Open source, zero data collection, zero monetization, zero financial conflicts. 39M+ combined users across Chrome (29M) and Firefox (10M+) as of late 2025. Code is publicly auditable on GitHub with cryptographically signed releases. One low-severity CVE in 2025, promptly patched. The developer's decade-long refusal of all money is unmatched in the extension ecosystem. Firefox version retains full MV2 capability; Chrome MV3 version is functional but reduced. The biggest real risk isn't the extension itself — it's installing a malicious clone by mistake.
Who Owns This
Known issues
CVE-2025-4215 (CVSS 3.7, low severity): inefficient regex in src/js/1p-filters.js could cause denial of service via crafted filter rules. Patched in v1.63.3b17. Chrome MV3 migration (v1.70.0) loses some dynamic filtering capability compared to MV2 — cosmetic placeholders appear on ~21% of sites under MV3 vs 0% under MV2, per a January 2026 PoPETs study. uBlock Origin Lite was pulled from the Firefox Add-on Store in October 2024 after a dispute with Mozilla reviewers who falsely accused it of data collection and minified code; Hill called the review process 'hostile' and moved the Lite version to self-hosted distribution on GitHub.
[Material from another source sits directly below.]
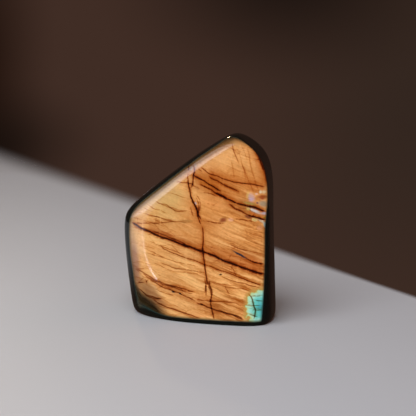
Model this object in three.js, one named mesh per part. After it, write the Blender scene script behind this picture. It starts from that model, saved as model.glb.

The classic uBlock Origin extension on Firefox is unaffected. Malicious clones remain a persistent threat — always verify the publisher is 'Raymond Hill' before installing.
Pricing
Free. Open source under GPLv3. Raymond Hill explicitly refuses donations and has no monetization.
This is an editorial assessment based on publicly available information as of 2026-04-02, using our published methodology. Independent security review is pending. Security posture can change at any time. This is not a guarantee of safety.